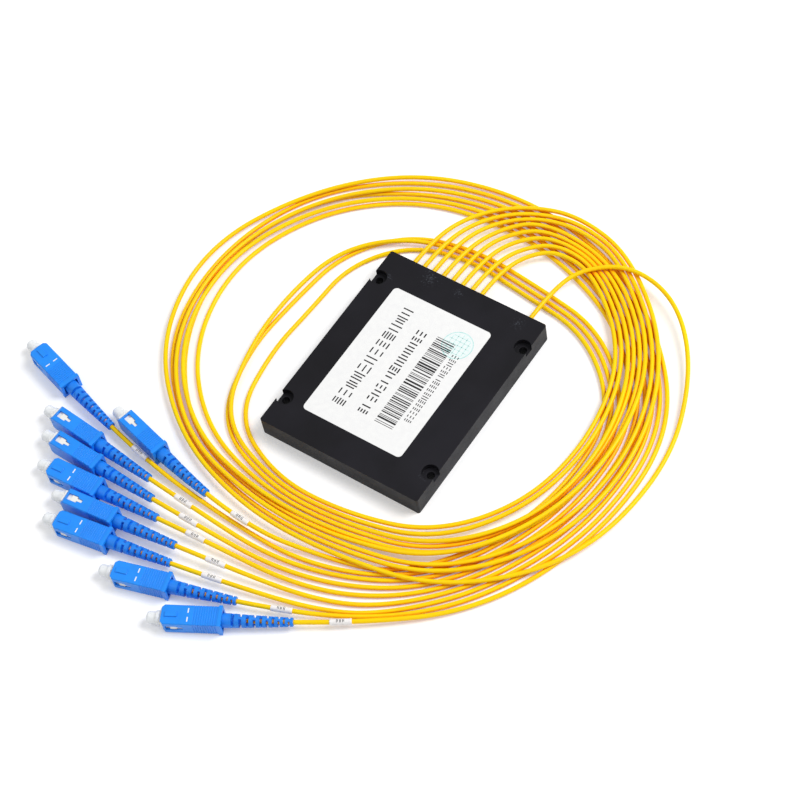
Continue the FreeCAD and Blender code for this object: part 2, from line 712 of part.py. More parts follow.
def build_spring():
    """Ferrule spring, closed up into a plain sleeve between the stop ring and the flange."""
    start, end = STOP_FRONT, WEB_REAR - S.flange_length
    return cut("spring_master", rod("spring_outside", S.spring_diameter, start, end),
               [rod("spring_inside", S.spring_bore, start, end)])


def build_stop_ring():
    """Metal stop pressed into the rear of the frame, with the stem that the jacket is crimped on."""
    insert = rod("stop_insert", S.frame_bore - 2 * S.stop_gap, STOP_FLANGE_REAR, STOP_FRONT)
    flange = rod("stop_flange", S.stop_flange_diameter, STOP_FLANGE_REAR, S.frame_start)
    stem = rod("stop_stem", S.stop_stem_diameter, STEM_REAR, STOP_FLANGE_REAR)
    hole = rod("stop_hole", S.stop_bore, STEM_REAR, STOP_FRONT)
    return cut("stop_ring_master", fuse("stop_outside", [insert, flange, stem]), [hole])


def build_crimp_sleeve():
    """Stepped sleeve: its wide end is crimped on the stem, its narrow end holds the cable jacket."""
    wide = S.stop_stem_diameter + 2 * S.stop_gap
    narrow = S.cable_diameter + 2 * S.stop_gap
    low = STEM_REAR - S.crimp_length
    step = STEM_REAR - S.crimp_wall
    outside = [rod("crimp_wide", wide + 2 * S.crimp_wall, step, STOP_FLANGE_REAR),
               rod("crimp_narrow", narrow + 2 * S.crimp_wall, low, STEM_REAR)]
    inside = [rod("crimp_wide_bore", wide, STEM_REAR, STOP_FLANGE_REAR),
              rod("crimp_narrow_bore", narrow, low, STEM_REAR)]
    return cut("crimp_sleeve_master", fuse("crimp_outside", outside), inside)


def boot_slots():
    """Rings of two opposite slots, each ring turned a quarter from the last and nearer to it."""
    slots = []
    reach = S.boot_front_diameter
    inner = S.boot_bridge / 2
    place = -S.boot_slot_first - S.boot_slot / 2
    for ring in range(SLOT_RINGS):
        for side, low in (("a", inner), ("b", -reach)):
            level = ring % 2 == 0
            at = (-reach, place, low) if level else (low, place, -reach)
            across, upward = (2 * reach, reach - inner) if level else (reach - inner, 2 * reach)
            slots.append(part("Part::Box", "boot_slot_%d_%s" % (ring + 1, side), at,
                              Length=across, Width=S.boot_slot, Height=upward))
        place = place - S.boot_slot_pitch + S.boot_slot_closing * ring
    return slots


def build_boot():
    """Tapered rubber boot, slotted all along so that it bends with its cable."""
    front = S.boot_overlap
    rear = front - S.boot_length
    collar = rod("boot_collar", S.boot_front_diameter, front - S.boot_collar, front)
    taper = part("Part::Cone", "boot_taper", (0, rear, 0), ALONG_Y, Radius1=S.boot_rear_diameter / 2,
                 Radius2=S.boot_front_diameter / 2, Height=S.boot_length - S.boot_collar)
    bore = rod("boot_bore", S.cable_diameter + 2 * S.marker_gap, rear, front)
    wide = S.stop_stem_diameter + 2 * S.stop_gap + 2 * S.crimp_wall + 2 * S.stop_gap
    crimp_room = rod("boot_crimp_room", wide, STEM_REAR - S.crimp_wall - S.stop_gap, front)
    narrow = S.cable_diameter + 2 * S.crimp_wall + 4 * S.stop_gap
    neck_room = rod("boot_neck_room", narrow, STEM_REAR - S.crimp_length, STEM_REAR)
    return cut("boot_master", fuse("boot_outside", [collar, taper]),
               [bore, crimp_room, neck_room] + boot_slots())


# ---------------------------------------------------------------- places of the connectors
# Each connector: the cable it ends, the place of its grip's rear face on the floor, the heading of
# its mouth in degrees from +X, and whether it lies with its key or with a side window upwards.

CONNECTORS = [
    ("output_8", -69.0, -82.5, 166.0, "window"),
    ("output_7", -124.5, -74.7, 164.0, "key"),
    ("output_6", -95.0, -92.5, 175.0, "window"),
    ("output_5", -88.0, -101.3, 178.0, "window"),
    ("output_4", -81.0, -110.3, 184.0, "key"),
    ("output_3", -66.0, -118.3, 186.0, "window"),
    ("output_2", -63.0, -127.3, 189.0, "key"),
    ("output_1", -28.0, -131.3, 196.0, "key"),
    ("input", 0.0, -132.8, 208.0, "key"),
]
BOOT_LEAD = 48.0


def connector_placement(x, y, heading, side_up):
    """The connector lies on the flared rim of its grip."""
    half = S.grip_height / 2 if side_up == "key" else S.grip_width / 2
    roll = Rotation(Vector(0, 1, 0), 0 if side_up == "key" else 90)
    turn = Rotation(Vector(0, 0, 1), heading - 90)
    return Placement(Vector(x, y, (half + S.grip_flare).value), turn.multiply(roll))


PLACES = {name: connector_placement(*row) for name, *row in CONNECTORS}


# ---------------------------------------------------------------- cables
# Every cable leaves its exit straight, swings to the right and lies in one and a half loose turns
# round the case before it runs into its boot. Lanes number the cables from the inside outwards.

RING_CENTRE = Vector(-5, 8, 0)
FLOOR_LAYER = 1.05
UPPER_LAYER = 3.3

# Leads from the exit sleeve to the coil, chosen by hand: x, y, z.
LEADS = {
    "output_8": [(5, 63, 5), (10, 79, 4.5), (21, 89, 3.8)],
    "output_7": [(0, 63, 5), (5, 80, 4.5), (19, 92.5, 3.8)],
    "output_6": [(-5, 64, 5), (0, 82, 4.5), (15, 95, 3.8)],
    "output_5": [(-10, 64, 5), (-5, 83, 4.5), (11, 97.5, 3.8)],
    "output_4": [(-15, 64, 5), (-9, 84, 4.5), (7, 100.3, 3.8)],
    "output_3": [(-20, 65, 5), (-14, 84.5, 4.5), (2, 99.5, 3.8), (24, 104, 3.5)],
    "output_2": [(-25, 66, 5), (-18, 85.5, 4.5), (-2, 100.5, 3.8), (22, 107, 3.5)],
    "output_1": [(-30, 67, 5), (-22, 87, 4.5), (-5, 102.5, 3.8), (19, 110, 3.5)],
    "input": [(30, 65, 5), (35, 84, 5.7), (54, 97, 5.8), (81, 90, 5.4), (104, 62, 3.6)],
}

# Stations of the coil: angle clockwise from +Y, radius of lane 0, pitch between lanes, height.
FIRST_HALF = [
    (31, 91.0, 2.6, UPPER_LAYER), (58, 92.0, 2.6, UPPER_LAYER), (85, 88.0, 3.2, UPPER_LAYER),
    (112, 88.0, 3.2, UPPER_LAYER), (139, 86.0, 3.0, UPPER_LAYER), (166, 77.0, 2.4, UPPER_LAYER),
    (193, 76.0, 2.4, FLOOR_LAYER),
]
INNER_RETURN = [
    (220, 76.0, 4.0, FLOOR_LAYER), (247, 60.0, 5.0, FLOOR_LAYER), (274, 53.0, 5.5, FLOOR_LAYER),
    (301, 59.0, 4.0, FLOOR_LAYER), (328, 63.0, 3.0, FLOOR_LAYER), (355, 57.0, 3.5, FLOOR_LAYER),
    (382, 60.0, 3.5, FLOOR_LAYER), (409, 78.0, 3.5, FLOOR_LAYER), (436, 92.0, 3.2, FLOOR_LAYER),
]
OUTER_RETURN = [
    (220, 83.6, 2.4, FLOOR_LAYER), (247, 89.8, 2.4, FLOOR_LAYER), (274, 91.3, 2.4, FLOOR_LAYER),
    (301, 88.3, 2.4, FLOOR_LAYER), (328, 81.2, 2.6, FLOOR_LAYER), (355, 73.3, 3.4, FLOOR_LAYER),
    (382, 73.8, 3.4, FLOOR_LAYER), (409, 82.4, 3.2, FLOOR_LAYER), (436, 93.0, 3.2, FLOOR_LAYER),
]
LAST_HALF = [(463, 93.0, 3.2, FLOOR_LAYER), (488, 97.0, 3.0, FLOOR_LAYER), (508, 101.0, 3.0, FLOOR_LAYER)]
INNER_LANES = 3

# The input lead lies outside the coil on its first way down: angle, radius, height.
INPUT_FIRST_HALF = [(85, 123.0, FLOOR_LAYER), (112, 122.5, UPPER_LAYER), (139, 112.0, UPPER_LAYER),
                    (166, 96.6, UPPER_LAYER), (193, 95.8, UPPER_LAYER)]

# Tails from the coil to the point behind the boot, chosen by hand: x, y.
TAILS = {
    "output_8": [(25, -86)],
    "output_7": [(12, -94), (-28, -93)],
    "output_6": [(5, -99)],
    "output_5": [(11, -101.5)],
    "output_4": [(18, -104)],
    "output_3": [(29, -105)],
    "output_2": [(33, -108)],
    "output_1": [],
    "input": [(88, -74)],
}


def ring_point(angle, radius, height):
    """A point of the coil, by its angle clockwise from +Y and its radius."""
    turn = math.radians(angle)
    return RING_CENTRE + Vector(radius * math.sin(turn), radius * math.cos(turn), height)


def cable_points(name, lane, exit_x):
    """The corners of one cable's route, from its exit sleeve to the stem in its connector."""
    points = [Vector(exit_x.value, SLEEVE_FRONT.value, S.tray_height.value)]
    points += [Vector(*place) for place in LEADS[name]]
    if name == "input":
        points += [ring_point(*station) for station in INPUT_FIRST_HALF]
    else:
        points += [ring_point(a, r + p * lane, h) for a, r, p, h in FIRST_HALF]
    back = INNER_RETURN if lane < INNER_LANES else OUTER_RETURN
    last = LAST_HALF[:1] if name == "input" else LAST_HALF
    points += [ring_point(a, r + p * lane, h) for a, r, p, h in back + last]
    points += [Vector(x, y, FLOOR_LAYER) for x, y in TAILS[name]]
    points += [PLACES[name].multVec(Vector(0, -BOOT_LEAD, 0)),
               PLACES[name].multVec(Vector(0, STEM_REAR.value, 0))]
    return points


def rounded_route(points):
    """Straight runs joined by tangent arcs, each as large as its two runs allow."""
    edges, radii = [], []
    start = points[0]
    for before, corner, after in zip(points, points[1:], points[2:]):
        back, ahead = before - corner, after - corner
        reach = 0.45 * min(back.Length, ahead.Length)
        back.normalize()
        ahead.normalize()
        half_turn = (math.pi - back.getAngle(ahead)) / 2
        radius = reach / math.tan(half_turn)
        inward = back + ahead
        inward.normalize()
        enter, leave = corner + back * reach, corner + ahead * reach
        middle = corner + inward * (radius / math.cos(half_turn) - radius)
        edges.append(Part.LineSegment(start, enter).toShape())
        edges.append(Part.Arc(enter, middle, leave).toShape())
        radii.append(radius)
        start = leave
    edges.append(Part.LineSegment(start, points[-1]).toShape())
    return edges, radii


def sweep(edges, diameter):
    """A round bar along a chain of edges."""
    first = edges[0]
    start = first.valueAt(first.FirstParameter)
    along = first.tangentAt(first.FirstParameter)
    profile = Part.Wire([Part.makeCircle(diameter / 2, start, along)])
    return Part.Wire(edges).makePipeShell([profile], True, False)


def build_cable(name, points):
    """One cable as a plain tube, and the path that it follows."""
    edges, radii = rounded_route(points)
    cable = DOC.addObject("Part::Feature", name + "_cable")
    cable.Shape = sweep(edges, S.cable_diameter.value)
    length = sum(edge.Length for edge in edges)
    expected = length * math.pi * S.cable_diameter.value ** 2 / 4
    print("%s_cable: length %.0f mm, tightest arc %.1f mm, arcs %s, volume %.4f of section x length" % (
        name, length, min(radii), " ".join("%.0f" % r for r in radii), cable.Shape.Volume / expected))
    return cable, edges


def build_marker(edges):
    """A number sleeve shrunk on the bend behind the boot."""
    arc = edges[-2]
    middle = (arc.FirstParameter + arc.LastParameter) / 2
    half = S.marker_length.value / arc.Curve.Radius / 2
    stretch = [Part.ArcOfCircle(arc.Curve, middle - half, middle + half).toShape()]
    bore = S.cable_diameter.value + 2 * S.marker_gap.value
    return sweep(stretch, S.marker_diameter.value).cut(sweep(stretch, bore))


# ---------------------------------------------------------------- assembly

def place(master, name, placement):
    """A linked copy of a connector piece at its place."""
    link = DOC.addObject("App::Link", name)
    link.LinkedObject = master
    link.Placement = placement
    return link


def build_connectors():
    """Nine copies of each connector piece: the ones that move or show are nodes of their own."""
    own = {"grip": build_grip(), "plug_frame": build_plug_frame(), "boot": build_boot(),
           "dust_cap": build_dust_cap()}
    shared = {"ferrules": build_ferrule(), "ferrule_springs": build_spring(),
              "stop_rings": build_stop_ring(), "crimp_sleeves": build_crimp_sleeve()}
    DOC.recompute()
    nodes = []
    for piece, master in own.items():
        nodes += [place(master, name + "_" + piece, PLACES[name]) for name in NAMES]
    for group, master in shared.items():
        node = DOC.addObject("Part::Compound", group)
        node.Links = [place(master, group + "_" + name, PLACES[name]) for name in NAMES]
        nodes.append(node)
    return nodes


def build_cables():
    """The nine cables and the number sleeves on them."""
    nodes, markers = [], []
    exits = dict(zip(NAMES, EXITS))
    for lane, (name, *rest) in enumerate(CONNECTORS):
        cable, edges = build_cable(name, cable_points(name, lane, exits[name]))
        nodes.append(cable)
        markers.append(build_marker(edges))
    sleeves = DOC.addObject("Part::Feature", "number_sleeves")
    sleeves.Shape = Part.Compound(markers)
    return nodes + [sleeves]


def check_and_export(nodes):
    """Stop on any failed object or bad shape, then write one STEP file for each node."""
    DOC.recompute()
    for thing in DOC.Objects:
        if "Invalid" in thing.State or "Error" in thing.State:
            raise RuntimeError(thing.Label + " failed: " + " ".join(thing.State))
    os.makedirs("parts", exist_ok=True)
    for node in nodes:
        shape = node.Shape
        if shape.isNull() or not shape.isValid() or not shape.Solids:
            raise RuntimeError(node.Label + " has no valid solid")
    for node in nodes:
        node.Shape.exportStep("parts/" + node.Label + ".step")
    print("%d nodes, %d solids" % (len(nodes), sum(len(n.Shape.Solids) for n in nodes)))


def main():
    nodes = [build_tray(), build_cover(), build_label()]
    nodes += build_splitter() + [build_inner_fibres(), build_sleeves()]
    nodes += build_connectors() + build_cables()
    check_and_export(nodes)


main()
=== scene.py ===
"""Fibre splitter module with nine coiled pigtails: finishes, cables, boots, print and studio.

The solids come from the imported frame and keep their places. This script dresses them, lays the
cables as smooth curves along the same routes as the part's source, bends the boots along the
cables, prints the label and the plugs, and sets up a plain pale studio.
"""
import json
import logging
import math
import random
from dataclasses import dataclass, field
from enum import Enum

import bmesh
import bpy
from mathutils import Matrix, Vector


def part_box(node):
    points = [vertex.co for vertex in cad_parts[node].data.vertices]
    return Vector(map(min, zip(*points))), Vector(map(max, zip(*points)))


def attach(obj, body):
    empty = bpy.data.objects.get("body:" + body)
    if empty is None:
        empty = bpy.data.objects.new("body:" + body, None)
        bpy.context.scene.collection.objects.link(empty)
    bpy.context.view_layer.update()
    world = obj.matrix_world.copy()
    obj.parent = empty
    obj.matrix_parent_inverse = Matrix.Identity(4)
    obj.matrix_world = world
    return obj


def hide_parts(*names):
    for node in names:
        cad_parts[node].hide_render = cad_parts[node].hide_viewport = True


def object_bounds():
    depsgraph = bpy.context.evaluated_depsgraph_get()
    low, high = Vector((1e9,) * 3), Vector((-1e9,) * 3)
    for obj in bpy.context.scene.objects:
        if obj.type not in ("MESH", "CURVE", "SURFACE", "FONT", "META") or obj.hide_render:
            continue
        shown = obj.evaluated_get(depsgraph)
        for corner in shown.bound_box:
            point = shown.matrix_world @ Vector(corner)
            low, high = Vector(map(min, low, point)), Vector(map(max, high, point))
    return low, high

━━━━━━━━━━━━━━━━

Retype only this portion of the data above: the line containing "nodes += build_splitter()", the line containing "for corner in", and all lines between them, exactly.

    nodes += build_splitter() + [build_inner_fibres(), build_sleeves()]
    nodes += build_connectors() + build_cables()
    check_and_export(nodes)


main()
=== scene.py ===
"""Fibre splitter module with nine coiled pigtails: finishes, cables, boots, print and studio.

The solids come from the imported frame and keep their places. This script dresses them, lays the
cables as smooth curves along the same routes as the part's source, bends the boots along the
cables, prints the label and the plugs, and sets up a plain pale studio.
"""
import json
import logging
import math
import random
from dataclasses import dataclass, field
from enum import Enum

import bmesh
import bpy
from mathutils import Matrix, Vector


def part_box(node):
    points = [vertex.co for vertex in cad_parts[node].data.vertices]
    return Vector(map(min, zip(*points))), Vector(map(max, zip(*points)))


def attach(obj, body):
    empty = bpy.data.objects.get("body:" + body)
    if empty is None:
        empty = bpy.data.objects.new("body:" + body, None)
        bpy.context.scene.collection.objects.link(empty)
    bpy.context.view_layer.update()
    world = obj.matrix_world.copy()
    obj.parent = empty
    obj.matrix_parent_inverse = Matrix.Identity(4)
    obj.matrix_world = world
    return obj


def hide_parts(*names):
    for node in names:
        cad_parts[node].hide_render = cad_parts[node].hide_viewport = True


def object_bounds():
    depsgraph = bpy.context.evaluated_depsgraph_get()
    low, high = Vector((1e9,) * 3), Vector((-1e9,) * 3)
    for obj in bpy.context.scene.objects:
        if obj.type not in ("MESH", "CURVE", "SURFACE", "FONT", "META") or obj.hide_render:
            continue
        shown = obj.evaluated_get(depsgraph)
        for corner in shown.bound_box:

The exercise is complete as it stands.